Agility is the new mantra for marketing
The Agile Manifesto
Our highest priority is to satisfy the customer through early and continuous delivery of valuable software.
Welcome changing requirements, even late in development. Agile processes harness change for the customer’s competitive advantage.
Deliver working software frequently, from a couple of weeks to a couple of months, with a preference to the shorter timescale.
Business people and developers must work together daily throughout the project.
Build projects around motivated individuals. Give them the environment and support they need, and trust them to get the job done.
The most efficient and effective method of conveying information to and within a development team is face-to-face conversation.
Working software is the primary measure of progress.
Agile processes promote sustainable development. The sponsors, developers, and users should be able to maintain a constant pace indefinitely.
Continuous attention to technical excellence and good design enhances agility.
Simplicity–the art of maximizing the amount of work not done–is essential.
The best architectures, requirements, and designs emerge from self-organizing teams.
At regular intervals, the team reflects on how to become more effective, then tunes and adjusts its behavior accordingly.

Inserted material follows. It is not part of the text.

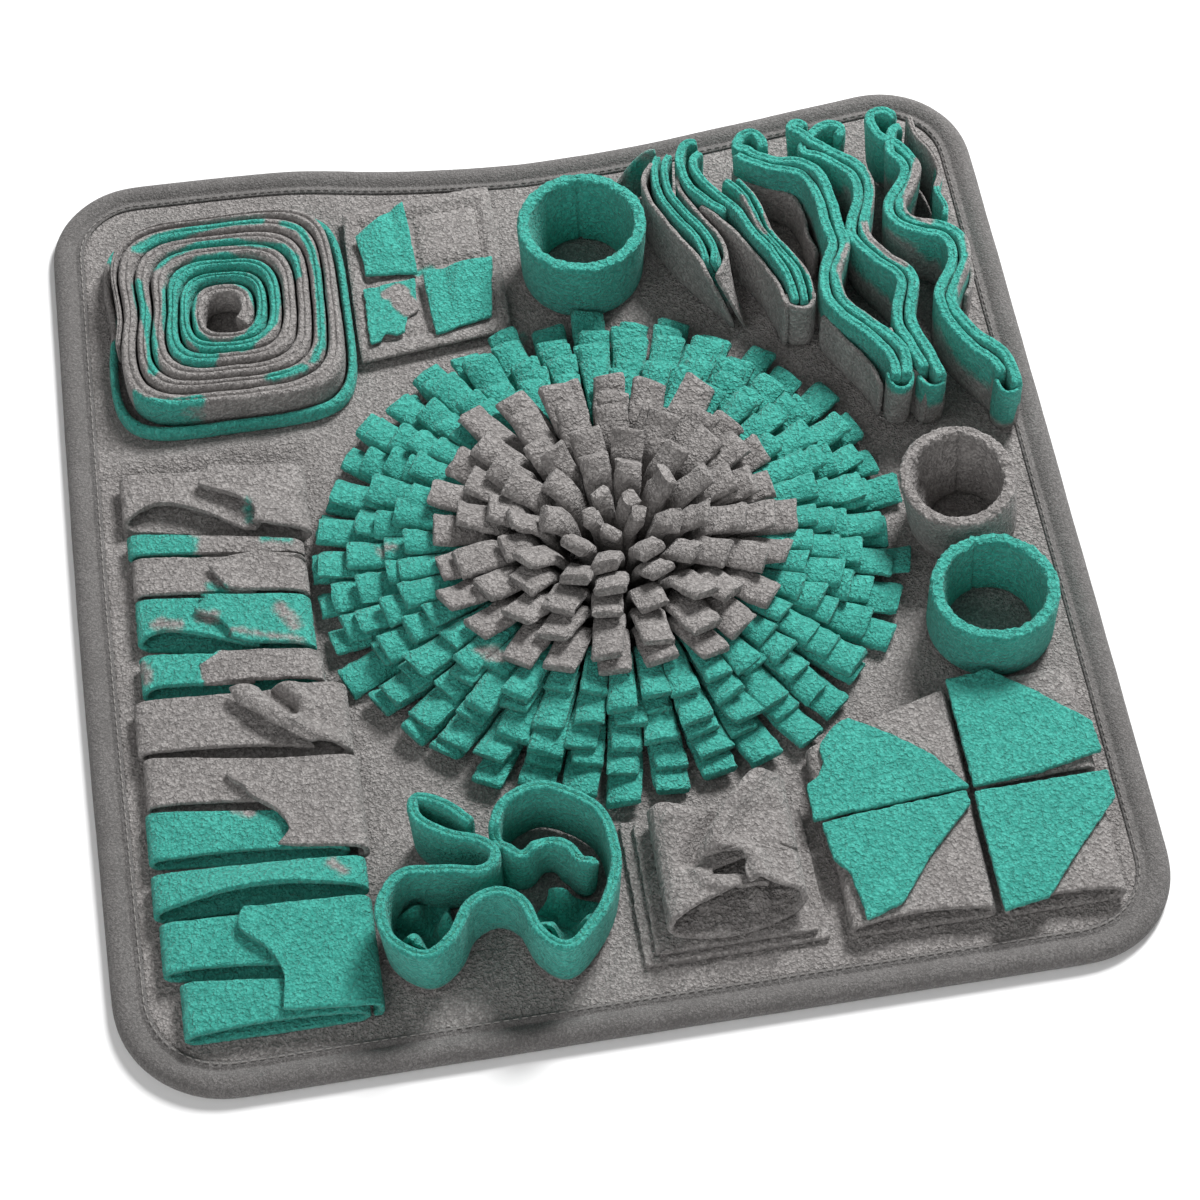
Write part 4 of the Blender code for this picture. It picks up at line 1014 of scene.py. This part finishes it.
# left, right, back and front (y at the left and at the right end), then the ends of the layer below and of the tab
openLoops = [
    {"name": "loop_curl", "left": -203, "right": -117, "back": (66, 57), "front": (39, 20.5),
     "teal": 0, "under": [-141, -138, -134, -142], "lip": 12, "lipAt": 0.24, "lipReach": 0.4, "curl": 3.4,
     "columns": 120, "rows": 24,
     "tab": [(-161, 66), (-161.5, 58), (-165.5, 53.5), (-166.5, 49.5), (-163, 46.5), (-155, 45), (-146.5, 42),
             (-141.5, 37), (-142.5, 31), (-146.5, 26.5), (-146, 21)],
     "smears": [(1.6, [(-144.5, 38), (-144.5, 30)])]},
    {"name": "loop_plain", "left": -201, "right": -121, "back": (19.5, 7.5), "front": (-1, -13), "teal": 0,
     "under": [-145, -145], "lip": 0.5, "curl": 1.6,
     "tab": [(-143, 13), (-157, 11), (-166, 7), (-163, 2), (-160, -4), (-157, -9)],
     "smears": [(2.6, [(-165, -3), (-160, -7)])]},
    {"name": "loop_torn", "left": -201, "right": -121, "back": (-3, -15), "front": (-26, -42), "teal": 1,
     "under": [-146, -146], "lip": 6, "lipAt": 0.2, "lipReach": 0.4, "curl": 0.6,
     "tab": [(-160, -4), (-172, -6), (-171, -9), (-167, -10.5), (-174, -17), (-171.5, -20), (-165, -22), (-160, -27),
             (-158.5, -31)],
     "smears": [(3.5, [(-190, -19), (-182, -21)]), (2.5, [(-171, -18.5), (-164, -20)]),
                (3.5, [(-135, -21), (-130, -31)]), (1.6, [(-157, -30), (-128, -39)])]},
    {"name": "loop_mixed", "left": -201, "right": -119, "back": (-33, -45), "front": (-53.5, -60),
     "teal": 1, "under": [-150, -150], "lip": 2.5, "lipAt": 0.12, "curl": -2.6, "tabGrey": True,
     "tab": [(-158, -32), (-161, -36), (-168, -41), (-174, -44), (-173, -53)],
     "smears": [(3, [(-199, -39), (-197, -46)])]},
    {"name": "loop_twist", "left": -205, "right": -110.5, "back": (-57, -63), "front": (-84, -98),
     "teal": 0, "under": [-138, -127], "lip": 3, "lipAt": 0.6, "curl": 2.6, "columns": 130, "rows": 28,
     "tab": [(-158, -56), (-161.5, -60), (-160, -66), (-152, -75), (-142, -84), (-131, -90), (-122, -94)],
     "tabFolds": [(3, 3.4, [(-158, -61), (-150, -72), (-140, -81), (-118, -93)]),
                  (-9, 2.6, [(-146.5, -61.5), (-140.5, -67), (-135, -76)]),
                  (3.4, 2.6, [(-151, -58), (-141.5, -58.5), (-133.5, -65), (-128.5, -74), (-134, -82)]),
                  (2.2, 2, [(-152, -63), (-145, -73), (-139, -79)])]},     # height, spread, line
]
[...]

Embrace new technology, adapt business models to succeed in the market, and be intently focused on the customer to drive the best outcomes are a few essential rules the marketing teams must follow. Creating the best experience, whether it is for partners or customers, is still the key. Marketers constantly energized by new ideas, and ability to execute in creative ways with a data-driven approach is the differentiator.
The agile approach is still new for most tenured CMOs. Many have built successful careers using methods that mirror and reward a prioritization of hard skills. Although these skills are still imperative, they must be balanced and flexed with soft skills. Hard skills are often easier to teach than soft skills, which develop over a longer period of time and can align with natural aptitudes.
Marketing organizations have a very strategic role to play for the business, and this is increasingly becoming critical. Key practices that need to be embraced may be defined as:
- Businesses will need to adapt their marketing organizations to be agile, and this can only happen if they are fueled by data;
- Using market and customer insights is critical to agile marketing; and
- Marketers must also be creative and resourceful to succeed in an agile marketing organization.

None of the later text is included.